Just to make sure he doesn’t have the last word, I repeat that he did make me feel Unsafe, and he mutters that he is a simple man from Michigan and he can’t imagine how he ended up in a family of such emotional women.
One can see both sides of this farcical exchange (and Thernstrom’s strength in the book is that she continually represents her own responses as immensely trying to other people, without concluding that she either could or should be different). Nothing is more revealing, to the proto-artist, than people’s (especially parents’) casual metaphors; nothing is more annoying, to people (even parents) speaking “off the top of their head,” than to be called on their metaphors as if they were in analysis. Melanie’s boyfriend, Adam (four or five years older), and her friends (one of whom, Bob, serves as a Greek chorus of rationality to her hysteria) unite in trying to calm her down, and put some limits to her overwrought imaginings about her own condition. She has written a poem after Bibi’s death, imagining herself as Andersen’s Little Match Girl, freezing to death alone after having exhausted the frail warmth available from lighting her matches down to the last one. She reads the poem over the phone to Bob:
He says it’s stupid. I ask why and he says, “Why do you think?” and then without waiting for my answer: “Because you made it up, that’s why. You’re choosing to see things Match Girl. Not everyone does, you know….”

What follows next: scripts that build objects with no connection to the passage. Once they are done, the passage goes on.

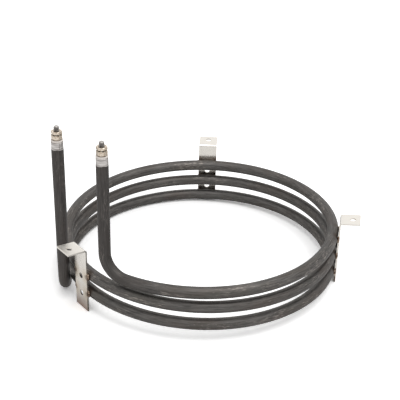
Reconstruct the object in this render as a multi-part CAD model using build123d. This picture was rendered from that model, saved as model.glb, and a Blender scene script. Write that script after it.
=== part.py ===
from build123d import *
from math import asin, cos, degrees, pi, radians, sin, sqrt
import os

# Round tubular heating element: one sheathed tube wound into three turns, its two ends turned up into
# terminal legs, standing on three strip brackets welded to the outside of the turns.
# Millimetres. +Z is up, the origin is on the axis of the turns at the level of the bracket feet,
# and the terminal legs stand at the front left (-X, -Y). Azimuths are in degrees from +X towards +Y.

# ---- heated tube ----
tube_od = 9.0
tube_wall = 0.7
coil_radius = 107.0           # axis of the turns to the centreline of the tube
coil_pitch = 14.8             # drop for each full turn
coil_start_azimuth = 243.0    # where the top turn begins
coil_sweep = 1021.5           # from the start of the top turn to the end of the bottom turn
top_level_sweep = 105.0       # stretch at the start of the top turn that lies level
bottom_level_sweep = 60.0     # stretch at the end of the bottom turn that lies level
arc_step = 15.0               # length of one arc of the turns
floor_gap = 0.25              # bottom turn above the bracket feet

# ---- terminal legs ----
leg_bend_radius = 18.0
right_leg_run = 4.0           # straight run between the top turn and the bend of its leg
left_leg_run = 30.5           # straight run between the bottom turn and the bend of its leg
right_leg_height = 134.3      # end of the sheath above the bracket feet
left_leg_height = 131.9
bare_end_length = 5.3         # ground bright below each end of the sheath
bare_end_od = 8.8

# ---- inside the tube ----
wire_coil_od = 3.2
wire_coil_id = 2.2
cold_length = 50.0            # unheated end of each leg, filled by the shank of the terminal pin
fit_gap = 0.05                # radial gap between nested pieces

# ---- terminals ----
stud_diameter = 4.0
stud_stand = 3.6              # stud above the outer nut
stud_chamfer = 0.6
seal_depth = 6.0
bush_spigot = 3.0
bush_neck_od = 8.2
bush_neck = 0.3               # shadow gap between the sheath and the flange of the bush
bush_flange_od = 8.8
bush_flange = 1.2
washer_od = 7.0
washer_thickness = 0.5
nut_width = 7.0               # across flats
inner_nut_height = 3.2
outer_nut_height = 2.2
nut_chamfer_angle = 30.0
lock_washer_od = 8.0
lock_washer_body_od = 6.4
lock_washer_thickness = 0.8
lock_washer_teeth = 10

# ---- strip brackets ----
bracket_azimuths = {"rear": 87.0, "left": 218.5, "right": 350.0}
strip_width = 16.0
strip_thickness = 1.2
strip_bend_radius = 0.8       # inside of the bend
bracket_over_coil = 9.15      # corner of the bend above the tube of the top turn
flange_length = 15.8          # from the face against the coil
flange_rise_angle = 4.9       # flange points up by this much
hole_diameter = 4.5
flange_hole_distance = 10.0   # from the face against the coil
lower_hole_height = 13.0
strip_hole_spacing = 15.2

# ---- welds ----
weld_radius = 1.3
weld_length = 5.4
weld_offset = 0.5             # centre of the bead beside the edge of the strip

# ---- derived sizes ----
tube_radius = tube_od / 2
bore_radius = tube_radius - tube_wall
filling_radius = bore_radius - fit_gap
arc_count = round(coil_sweep / arc_step)
step_angle = coil_sweep / arc_count
top_level_arcs = round(top_level_sweep / step_angle)
bottom_level_arcs = round(bottom_level_sweep / step_angle)
descent_arcs = arc_count - top_level_arcs - bottom_level_arcs
step_drop = coil_pitch * step_angle / 360
coil_bottom = floor_gap + tube_radius
coil_top = coil_bottom + descent_arcs * step_drop
corner_radius = coil_radius / cos(radians(step_angle / 2))
corner_spacing = 2 * corner_radius * sin(radians(step_angle / 2))
descent_step = 2 * degrees(asin(sqrt(corner_spacing**2 - step_drop**2) / (2 * corner_radius)))
bracket_height = coil_top + tube_radius + bracket_over_coil
strip_face_radius = coil_radius + tube_radius + fit_gap


def at_azimuth(azimuth, radius, height):
    """Point at an azimuth, a distance from the axis of the turns and a height."""
    return Vector(radius * cos(radians(azimuth)), radius * sin(radians(azimuth)), height)


def tangent_at(azimuth):
    """Level direction in which the tube runs at an azimuth, from the top turn towards the bottom one."""
    return Vector(-sin(radians(azimuth)), cos(radians(azimuth)), 0)


def coil_corners():
    """Azimuth and height of each corner of the polygon that the arcs of the turns round off.

    All its sides are equally long, so each arc touches its two sides at their middles.
    """
    azimuth, height = coil_start_azimuth + step_angle / 2, coil_top
    corners = [(azimuth, height)]
    for side in range(1, arc_count):
        descends = top_level_arcs <= side < top_level_arcs + descent_arcs
        azimuth += descent_step if descends else step_angle
        height -= step_drop if descends else 0
        corners.append((azimuth, height))
    return corners


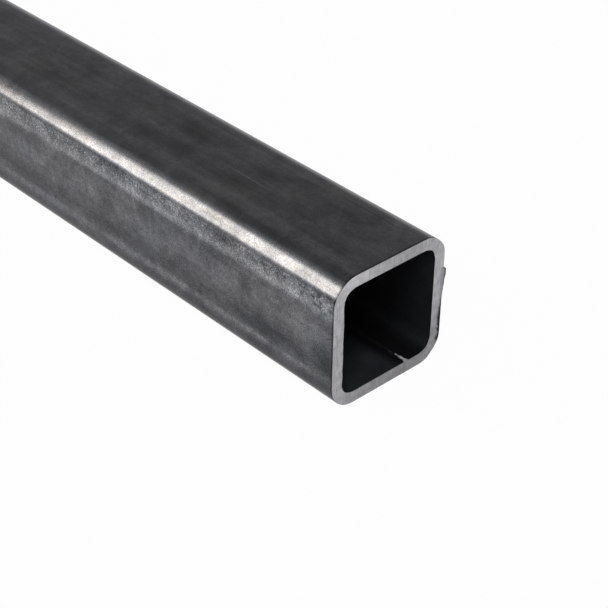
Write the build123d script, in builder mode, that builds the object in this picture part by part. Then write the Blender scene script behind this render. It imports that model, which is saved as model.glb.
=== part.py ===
from build123d import *
import os

# Square structural steel tube, roll formed from hot-rolled strip and seam welded,
# then sawn to length. It lies on its welded wall. X runs along the tube with the
# burred sawn end at +X, Y runs across it and Z is up. The origin is the centre of
# the face that it lies on. All sizes are in millimetres.

# Section: 2 in square with a nominal 3/16 in wall, which the mill rolls a little light
outside = 50.8
wall = 4.55
inner_corner_radius = 5.45

# Sold cut length: 2 ft
length = 609.6

# Weld flash left inside the tube, where the strip's two edges were pressed together.
# It is a leaning ridge, whose crest lies nearer the middle of the wall than its foot.
flash_offset = 9.6
flash_width = 2.4
flash_height = 1.8
flash_lean = 1.4
flash_root_depth = 0.5

# Saw burr on the near end, a thin lip beside the edge where the blade broke out.
# Each height stands past the sawn face, and each flare is how far the lip's tip
# lies outside the side face. It is torn off square at its top, and dies out below.
burr_root_width = 1.1
burr_root_depth = 0.3
burr_bottom_rise = 6.5
burr_bottom_height = 0.3
burr_bottom_flare = -0.9
burr_middle_rise = 27.0
burr_middle_height = 0.75
burr_middle_flare = -0.25
burr_top_rise = 35.9
burr_top_height = 0.9
burr_top_flare = 0.6

# Places that follow from the sizes above
outer_corner_radius = inner_corner_radius + wall
inside = outside - 2 * wall
near_end = length / 2
side_face = outside / 2
burr_stations = (
    (burr_bottom_rise, burr_bottom_height, burr_bottom_flare),
    (burr_middle_rise, burr_middle_height, burr_middle_flare),
    (burr_top_rise, burr_top_height, burr_top_flare),
)

with BuildPart() as tube:
    # Tube wall with its four formed corners, and the weld flash on the bottom wall
    with BuildSketch(Plane.YZ.offset(-near_end)):
        with Locations((0, outside / 2)):
            RectangleRounded(outside, outside, outer_corner_radius)
            RectangleRounded(inside, inside, inner_corner_radius, mode=Mode.SUBTRACT)
        with BuildLine():
            Polyline(
                (flash_offset - flash_width / 2, wall - flash_root_depth),
                (flash_offset + flash_width / 2, wall - flash_root_depth),
                (flash_offset + flash_width / 2, wall),
                (flash_offset - flash_lean, wall + flash_height),
                (flash_offset - flash_width / 2, wall),
                close=True,
            )
        make_face()
    extrude(amount=length)

    # Saw burr, a lip with a three-cornered section that changes from station to station
    for rise, height, flare in burr_stations:
        with BuildSketch(Plane.XY.offset(rise)):
            with BuildLine():
                Polyline(
                    (near_end - burr_root_depth, side_face - burr_root_width),
                    (near_end, side_face - burr_root_width),
                    (near_end + height, side_face + flare),
                    (near_end, side_face),
                    (near_end - burr_root_depth, side_face),
                    close=True,
                )
            make_face()
    loft()

tube.part.label = "tube"
os.makedirs("parts", exist_ok=True)
export_step(tube.part, "parts/tube.step")
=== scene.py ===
import math

import bpy
import numpy as np
from mathutils import Matrix, Vector


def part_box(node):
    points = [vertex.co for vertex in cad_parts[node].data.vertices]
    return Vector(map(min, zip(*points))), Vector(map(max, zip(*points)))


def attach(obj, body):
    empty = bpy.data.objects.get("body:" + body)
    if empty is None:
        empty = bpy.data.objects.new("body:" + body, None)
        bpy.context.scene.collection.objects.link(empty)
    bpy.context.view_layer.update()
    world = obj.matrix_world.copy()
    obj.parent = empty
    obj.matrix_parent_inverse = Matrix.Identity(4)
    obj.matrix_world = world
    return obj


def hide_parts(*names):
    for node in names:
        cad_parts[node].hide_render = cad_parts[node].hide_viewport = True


# A length of square steel tube as it comes from the mill. The strip is hot rolled, so it
# wears a dark blue-grey oxide. Forming rolls bend it to a square and rub that oxide in
# bands along the corners. A saw cuts it to length, which leaves bright grooved ends with
# a burr. Lengths are in metres, written as millimetres times MM.

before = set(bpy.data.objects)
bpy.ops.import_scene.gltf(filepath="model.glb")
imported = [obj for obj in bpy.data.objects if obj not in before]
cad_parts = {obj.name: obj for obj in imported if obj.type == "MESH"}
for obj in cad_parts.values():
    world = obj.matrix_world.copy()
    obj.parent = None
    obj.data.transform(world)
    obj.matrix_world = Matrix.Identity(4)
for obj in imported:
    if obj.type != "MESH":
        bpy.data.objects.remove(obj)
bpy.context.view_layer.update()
MM = 0.001
low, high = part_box("tube")

# Section and length, from the solid's own box and the sizes of this stock
OUTSIDE = high.z - low.z
FAR_END = low.x
NEAR_END = -low.x
WALL = 4.55 * MM
CORNER = 10.0 * MM
FLAT = OUTSIDE - 2 * CORNER
PITCH = FLAT + CORNER * math.pi / 2
GIRTH = 4 * PITCH

# How much flatter than round the rolls leave a corner's middle, outside, inside, and
# further outside on the two corners of the +Y wall, which they pressed to facets
CORNER_DIP_OUTSIDE = 0.04 * MM
CORNER_DIP_INSIDE = -0.12 * MM
FACET_DIP = 0.14 * MM

# Weld flash inside the bottom wall, a ridge that leans away from the burred side. A bead is
# one lump along its crest, and its lean and its least heights are shares of its heights. The
# saw pulled its end up at the near end, over the last few millimetres, and notched it where
# the beads' noise is low.
FLASH_OFFSET = 9.6 * MM
FLASH_WIDTH = 2.4 * MM
FLASH_HEIGHT = 1.3 * MM
FLASH_END_HEIGHT = 2.1 * MM
FLASH_END_LENGTH = 9.0 * MM
FLASH_LEAN = 0.8
FLASH_LEAST = 0.2
FLASH_END_LEAST = 0.55
FLASH_END_NOISE = (0.35, 0.6)
BEAD_SPACING = 1.4 * MM

# Saw burr along the near end of the +Y wall, a lip that is rolled over its rim at the low
# end and stands outwards at its torn top. Its bend, a share of its length, is where it
# starts to stand up. A tear is one notch in a burr's edge, and the least height and flare
# are what a notch leaves of them.
BURR_LOW = 6.5 * MM
BURR_TOP = 35.9 * MM
BURR_WIDTH = 1.3 * MM
BURR_LOW_HEIGHT = 0.3 * MM
BURR_TOP_HEIGHT = high.x - NEAR_END
BURR_LOW_FLARE = -1.4 * MM
BURR_TOP_FLARE = high.y - OUTSIDE / 2
BURR_BEND = 0.4
BURR_LEAST = 0.75
FLARE_LEAST = 0.6
TEAR_SPACING = 2.2 * MM

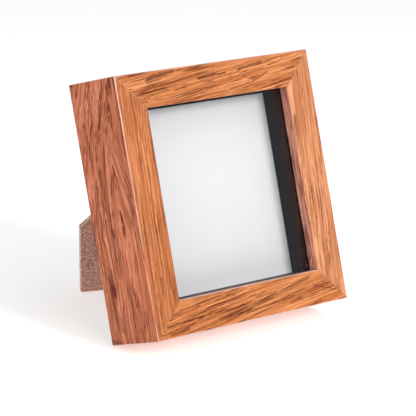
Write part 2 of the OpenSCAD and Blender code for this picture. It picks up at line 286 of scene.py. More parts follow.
def dress(obj, finish):
    """Gives every slot of an object one finish."""
    if not obj.data.materials:
        obj.data.materials.append(finish.material)
    for slot in obj.material_slots:
        slot.material = finish.material


# ---------------------------------------------------------------- foil on the rails

# For each rail: slope of the grain on its front; how strongly its lines and its pores show, on
# its front and on its other faces; its tint, a painted light and shade that makes the left rail
# darker and the right rail lighter and cooler; the start of its pattern; and the streaks that
# stand out on its front, each as (start, end, width, strength) with points along the rail from
# its middle and in from its outer edge, in millimetres.
# The left rail has streaks on its outer side too, with points of depth and height. Where the
# strength is negative, the streak is pale.
GRAIN = {
    "top": dict(
        slope=-0.095, lines=(1.0, 0.9), pores=(1.0, 0.9), tint=(1.02, 1.06, 1.09), seed=3.0,
        streaks=(
            ((-12.8, 7.7), (7.0, 6.4), 0.8, 0.9), ((9.7, 15.3), (27.2, 13.1), 0.6, 0.9),
            ((16.6, 5.6), (34.2, 3.3), 0.7, 0.8), ((-57.0, 11.9), (-21.4, 9.1), 0.6, 0.5),
            ((-48.0, 5.5), (-30.0, 1.5), 2.2, 0.5), ((27.0, 13.0), (38.0, 9.5), 0.5, 0.8))),
    "bottom": dict(
        slope=0.13, lines=(1.0, 0.9), pores=(1.1, 0.9), tint=(1.02, 1.05, 1.02), seed=11.0,
        streaks=(
            ((-62.3, 6.2), (-36.8, 8.0), 0.8, 0.95), ((-25.5, 4.3), (-5.0, 7.2), 1.6, 0.55),
            ((-52.4, 13.4), (-22.7, 16.6), 0.5, 0.7), ((-5.6, 4.5), (30.6, 7.7), 0.7, 0.7),
            ((-20.0, 3.2), (17.5, 10.6), 1.8, 0.5), ((17.0, 10.4), (43.0, 15.6), 1.5, 0.5),
            ((46.0, 11.5), (60.0, 6.5), 0.6, 0.6), ((-60.0, 1.8), (-48.0, 3.4), 1.2, 0.7))),
    "left": dict(
        slope=0.03, lines=(0.7, 1.0), pores=(0.8, 1.0), tint=(0.93, 0.91, 0.96), seed=23.0,
        streaks=(((-66.0, 14.5), (-38.0, 17.8), 1.2, 0.35),),
        side_streaks=(
            ((24.5, 92.0), (23.0, 66.0), 2.6, 0.55), ((23.5, 68.0), (23.0, 36.0), 1.7, 0.4),
            ((19.0, 114.0), (11.0, 139.0), 0.9, 0.75), ((7.3, 134.0), (10.6, 122.0), 0.8, 0.6),
            ((1.4, 138.0), (1.4, 98.0), 0.9, 0.75), ((30.5, 118.0), (30.0, 92.0), 0.9, 0.55),
            ((4.5, 139.0), (7.0, 131.0), 0.7, 0.6), ((33.0, 21.0), (27.0, 9.0), 4.0, 0.4),
            ((37.5, 2.0), (32.0, 1.0), 1.8, 0.6), ((29.6, 31.0), (29.0, 39.0), 1.8, 0.55),
            ((24.8, 29.0), (24.4, 21.0), 1.8, -0.6), ((33.6, 34.0), (32.8, 29.0), 1.2, -0.5),
            ((36.0, 48.0), (36.2, 38.0), 0.8, 0.7), ((12.0, 100.0), (4.0, 72.0), 0.8, 0.45),
            ((14.5, 88.0), (8.0, 60.0), 0.8, 0.4))),
    "right": dict(
        slope=-0.05, lines=(0.5, 0.9), pores=(0.8, 0.9), tint=(1.10, 1.32, 1.78), seed=31.0,
        streaks=()),
}

# Layers of the printed pattern: how fast each changes across and along the grain, per
# millimetre; its shift, detail and roughness; the levels between which it comes in; and how
# strong it is
LAYERS = {
    "bands": dict(across=0.5, along=0.010, shift=0.0, detail=2.0, rough=0.55,
                  levels=(0.42, 0.58), strength=0.8),
    "patches": dict(across=0.12, along=0.020, shift=5.0, detail=2.0, rough=0.55,
                    levels=(0.42, 0.58), strength=0.35),
    "lines": dict(across=1.0, along=0.015, shift=9.0, detail=2.0, rough=0.65,
                  levels=(0.51, 0.56), strength=0.72),
    "pores": dict(across=2.0, along=0.05, shift=29.0, detail=1.0, rough=0.55,
                  levels=(0.535, 0.575), strength=0.88),
    "clusters": dict(across=0.30, along=0.03, shift=17.0, detail=2.0, rough=0.55,
                     levels=(0.44, 0.56), strength=0.6),
    "fibre": dict(across=6.0, along=0.25, shift=41.0, detail=1.0, rough=0.55,
                  levels=(0.4, 0.65), strength=0.35),
}

# How the grain wanders off its line: speed along it and across it, per millimetre, detail, and
# reach in millimetres
WANDER = ((0.03, 0.10, 1.0, 2.4), (0.22, 0.9, 2.0, 0.5))

# Arched grain on the left side, in millimetres of depth and height
ARCH_TIP = (13.0, 118.0)
ARCH_LEGS = 64.0             # height at which its legs straighten
ARCH_SPREAD = 0.18           # how fast its legs part
LEG_ROUNDING = 12.0          # how gently its legs start
TIP_ROUNDING = 3.0           # how blunt its tip is
SWAY_FROM = 106.0            # height above which the whole arch leans over
SWAY = 0.25                  # how far it leans, as a share of the height above that
SWAY_ROUNDING = 8.0          # how gently the lean starts
ARCH_ON_FRONT = 0.3          # how much of the arch carries over the arris to the front
DEPTH_ON_FRONT = 0.16        # how much the depth slants the grain over the arris

# Knot on the left side
KNOT = (29.4, 28.6)          # its depth and height
KNOT_TALL = 1.8              # how much taller than deep its rings are, squared
KNOT_REACH = (0.05, 0.014)   # how fast its pull on the grain fades, in depth and in height
KNOT_PULL = 0.85             # how far it pulls the grain round itself
HEART_TONE = (0.12, 0.014, 0.004)
HEART = (4.6, 1.8)           # size of its heart, from the rim to full strength
HEART_SHARE = 0.92
HALO = (10.0, 4.0)           # size of the dark ring round the heart
HALO_SHARE = 0.35

RAGGED = 0.25                # how much the pores break up the streaks
STREAK_WOBBLE = 1.6          # how far the streaks stray from their lines, from end to end
WOBBLE_RATE = 0.25           # how fast they stray, per millimetre
PALE_MARKS = 0.7             # how far the grain's marks fade in a pale streak

# Painted shade: the outer sides and the wall of the lip get cooler copies of the front's colour, for the
# shade that falls on them.
SIDE_SHADE_TINT = (1.11, 1.04, 1.38)     # outer sides, beside the front
LIP_SHADE_TINT = (0.96, 1.00, 1.50)      # wall of the lip, beside the front
# Painted highlight: the pale arris of the bottom rail's lip stands in for light caught on its edge.
LIP_HIGHLIGHT = (0.72, 0.66, 0.68)      # pale arris of the bottom rail's lip
JOINT_LINE = (0.16, 0.05, 0.02)    # hairline of a tight mitre
CORE = (0.36, 0.22, 0.14)          # bare fibreboard of the rails

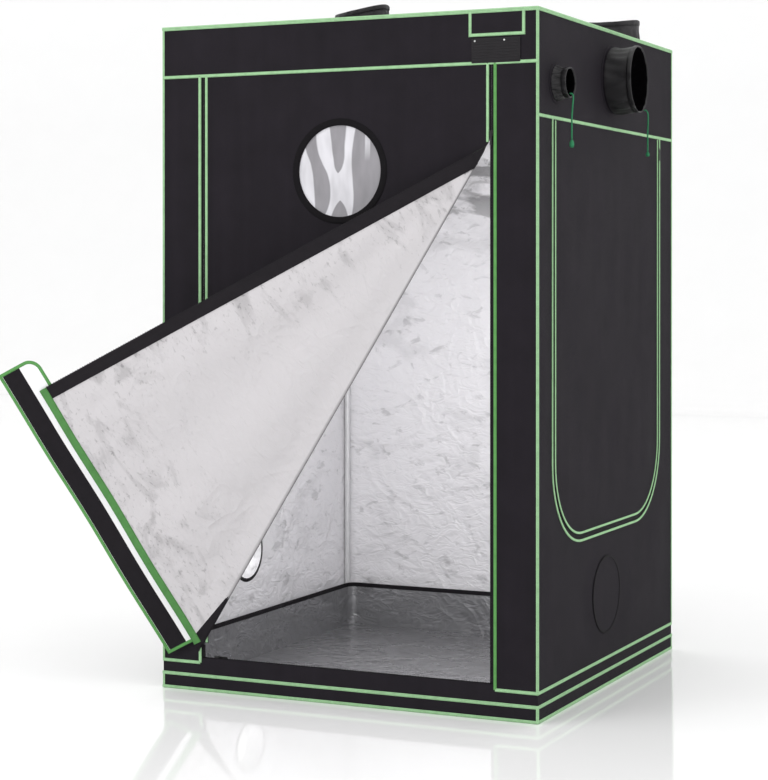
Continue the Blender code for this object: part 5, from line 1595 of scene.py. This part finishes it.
class TENT_OT_front_door(bpy.types.Operator):
    """Make the front door, its folded part, its storm strip and its window"""
    bl_idname = "tent.front_door"
    bl_label = "Make Front Door"

    def execute(self, context):
        return run_all(make_door_upper, make_flap, make_strip, make_window)


class TENT_OT_side_door(bpy.types.Operator):
    """Make the side door and all zips"""
    bl_idname = "tent.side_door"
    bl_label = "Make Side Door and Zips"

    def execute(self, context):
        return run_all(make_side_door, make_zips)


class TENT_OT_ports(bpy.types.Operator):
    """Make the port sleeves, the low vent and the header label"""
    bl_idname = "tent.ports"
    bl_label = "Make Ports and Label"

    def execute(self, context):
        return run_all(make_ports, make_vent, make_label)


class TENT_OT_frame(bpy.types.Operator):
    """Finish the tubes and fittings, and make the floor tray"""
    bl_idname = "tent.frame"
    bl_label = "Make Frame and Tray"

    def execute(self, context):
        return run_all(dress_frame, make_tray)


STEPS = [TENT_OT_materials, TENT_OT_stage, TENT_OT_cords, TENT_OT_panels, TENT_OT_piping, TENT_OT_front_door,
         TENT_OT_side_door, TENT_OT_ports, TENT_OT_frame]


class TENT_PT_panel(bpy.types.Panel):
    bl_label = "Grow Tent"
    bl_idname = "TENT_PT_panel"
    bl_space_type = "VIEW_3D"
    bl_region_type = "UI"
    bl_category = "Tent"

    def draw(self, context):
        for group in (context.scene.tent_sizes, context.scene.tent_colours):
            for name in group.__annotations__:
                self.layout.prop(group, name)
        for step in STEPS:
            self.layout.operator(step.bl_idname)


CLASSES = [TentSizes, TentColours, *STEPS, TENT_PT_panel]


def register():
    for item in CLASSES:
        bpy.utils.register_class(item)
    bpy.types.Scene.tent_sizes = bpy.props.PointerProperty(type=TentSizes)
    bpy.types.Scene.tent_colours = bpy.props.PointerProperty(type=TentColours)


def unregister():
    del bpy.types.Scene.tent_colours
    del bpy.types.Scene.tent_sizes
    for item in reversed(CLASSES):
        bpy.utils.unregister_class(item)


def main():
    register()
    bpy.ops.tent.materials()
    bpy.ops.tent.stage()
    bpy.ops.tent.cords()
    bpy.ops.tent.panels()
    bpy.ops.tent.piping()
    bpy.ops.tent.front_door()
    bpy.ops.tent.side_door()
    bpy.ops.tent.ports()
    bpy.ops.tent.frame()


if __name__ == "__main__":
    main()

“It would be different,” I say, “if—if it were different for me, I guess. If I had any—mmm—I don’t know.”
“And what is it you don’t have?”
“I don’t know. Matches, I guess.”
“What exactly would constitute a match?” he snaps. “Number of friends left alive? Balance in your checking account? Whether your mother really loves you? Looks? SAT scores? Charitable acts done in 1985? Vague general sense of meaning or meaninglessness? Save the Whales? United Jewish Appeal? Do you see how this list is deteriorating? I know you’re always trying to tally things up to show it comes out negative and you’re empty-handed—orphaned, whatever—and I don’t want to be overly analytical because I know this is metaphor, but for God’s sake what are the units?”